Engineering software 2.0 by interpolating neural networks: unifying training, solving, and calibration
- URL: http://arxiv.org/abs/2404.10296v2
- Date: Mon, 22 Apr 2024 09:21:33 GMT
- Title: Engineering software 2.0 by interpolating neural networks: unifying training, solving, and calibration
- Authors: Chanwook Park, Sourav Saha, Jiachen Guo, Xiaoyu Xie, Satyajit Mojumder, Miguel A. Bessa, Dong Qian, Wei Chen, Gregory J. Wagner, Jian Cao, Wing Kam Liu,
- Abstract summary: We propose a new network based on theories and tensor decomposition, the interpolating neural network (INN)
INN features fewer trainable parameters, faster training, a smaller memory footprint, and higher model accuracy compared to feed-forward neural networks (FFNN) or physics-informed neural networks (PINN)
INN is poised to usher in Engineering Software 2.0, a unified neural network that spans various domains of space, time, parameters, and initial/boundary conditions.

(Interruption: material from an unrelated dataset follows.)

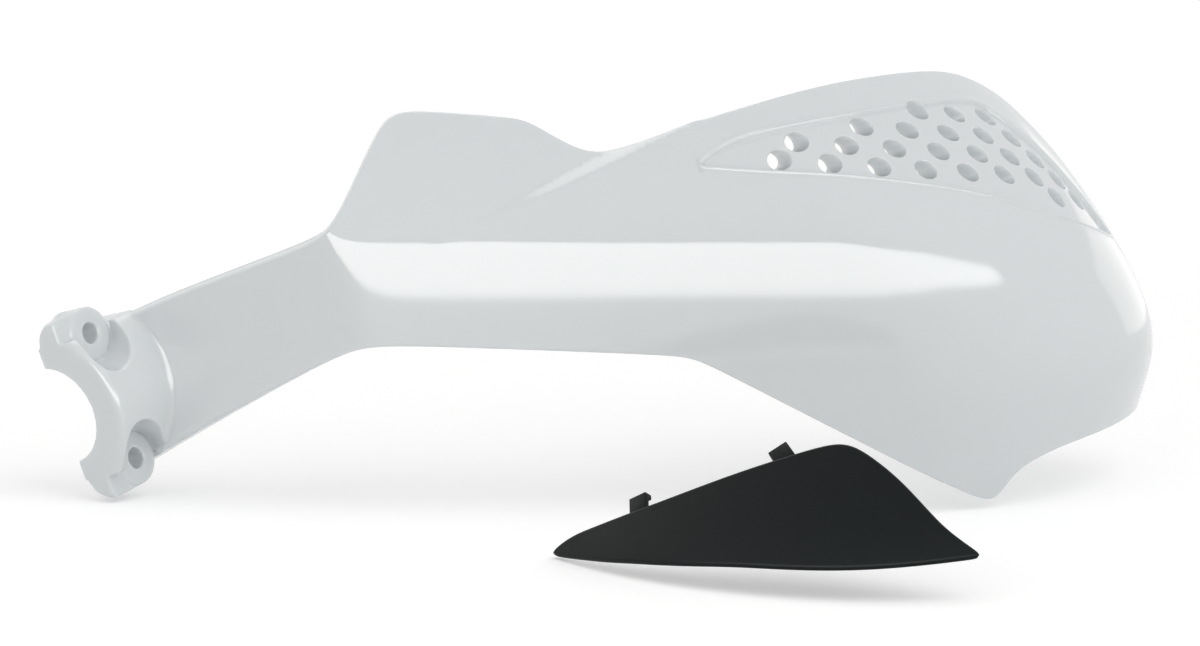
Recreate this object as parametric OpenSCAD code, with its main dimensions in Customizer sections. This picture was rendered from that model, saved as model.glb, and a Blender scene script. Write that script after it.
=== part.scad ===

- Score: 6.5056929946211515
- License: http://arxiv.org/licenses/nonexclusive-distrib/1.0/
- Abstract: The evolution of artificial intelligence (AI) and neural network theories has revolutionized the way software is programmed, shifting from a hard-coded series of codes to a vast neural network. However, this transition in engineering software has faced challenges such as data scarcity, multi-modality of data, low model accuracy, and slow inference. Here, we propose a new network based on interpolation theories and tensor decomposition, the interpolating neural network (INN). Instead of interpolating training data, a common notion in computer science, INN interpolates interpolation points in the physical space whose coordinates and values are trainable. It can also extrapolate if the interpolation points reside outside of the range of training data and the interpolation functions have a larger support domain. INN features orders of magnitude fewer trainable parameters, faster training, a smaller memory footprint, and higher model accuracy compared to feed-forward neural networks (FFNN) or physics-informed neural networks (PINN). INN is poised to usher in Engineering Software 2.0, a unified neural network that spans various domains of space, time, parameters, and initial/boundary conditions. This has previously been computationally prohibitive due to the exponentially growing number of trainable parameters, easily exceeding the parameter size of ChatGPT, which is over 1 trillion. INN addresses this challenge by leveraging tensor decomposition and tensor product, with adaptable network architecture.